Piers Morgan on phone-hacking: ‘It was happening at almost every paper for years’

By Dominic Ponsford

Amid the new atmosphere of self-scrutiny on Fleet Street – interviews which prompted little interest at the time are now being flagged up as new evidence of wrongdoing.

Among them are these quotes given by then Press Gazette proprietor Piers Morgan to me following the imprisonment of Clive Goodman in January 2007 (which has been widely quoted over the last day or so).

It strikes me that in the light of what we know now, he was bang-on by saying that Goodman had been made the scapegoat for the industry.

Talking about Andy Coulson’s resignation as News of the World editor Morgan said:

“I am amazed that News International have allowed one of the best journalists I have ever worked with to leave at the peak of his powers.

“Andy is a brilliant, instinctive editor who consistently broke huge stories,  and I would expect him to land another big job very quickly. As for Clive Goodman, I feel a lot of sympathy for a man who has been the convenient fall-guy for an investigative practice that everyone knows was going on at almost every paper in Fleet Street for years.”

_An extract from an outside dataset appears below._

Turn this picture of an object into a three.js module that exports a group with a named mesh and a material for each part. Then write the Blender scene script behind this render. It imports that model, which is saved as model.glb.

Elsewhere in the PG archives, this front page story from 2006 quoted an un-named redtop insider talking about mobile phone message hacking:

“It is extremely prevalent among the Sunday tabloids – it goes on all the time.

“The process is known as screwing a phone. Most people who have mobile phones don’t change the factory setting on their voicemail – it could be four zeros or 1234, something very simple like that. You might try using their birthday or something like that if they have changed the setting.

“It is a far more common practice than members of the public realise. There are some journalists who quite revel in their ability to do this.”

This extract from a feature I wrote for the October 2010 edition of Press Gazette magazine is probably also worth repeating:

“If the police really wanted to investigate this they could close down Fleet Street.”

This was the view of one former red-top insider. They were one of the top names in the tabloids in the early part of this decade (not the News of the World) but no longer works in newspapers.

They said: “Lots of journalists were doing it [mobile phone hacking]. The only reason people suspected their phone had been hacked was when people would listen to their messages and there weren’t any there.

“It was quite normal practice. If you think of a celebrity scoop from that era it probably came as a result of phone hacking.”

The source then named an extremely high-profile celeb kiss-and-tell scoop from the period, which they said came about as a result of a hacked mobile phone message.

The source said: “It came about because of the massive pressure to get a story. When you have your editor shouting at you to get a story you lose your morality. If you need to get a story and everyone else is doing it, you think that’s normal. And you don’t really see the celebrities as being real people. You see them as a product, as a story.

“There was a guy at one paper I was at who you could call if you ever needed a mobile phone number. He could find them for you.”

One news agency boss, who also asked to remain anonymous, agreed that pressure from editors was the cause of journalists breaking the rules: “You should look at use of the ‘dark arts’ in the context of the terror that editors used to push out.”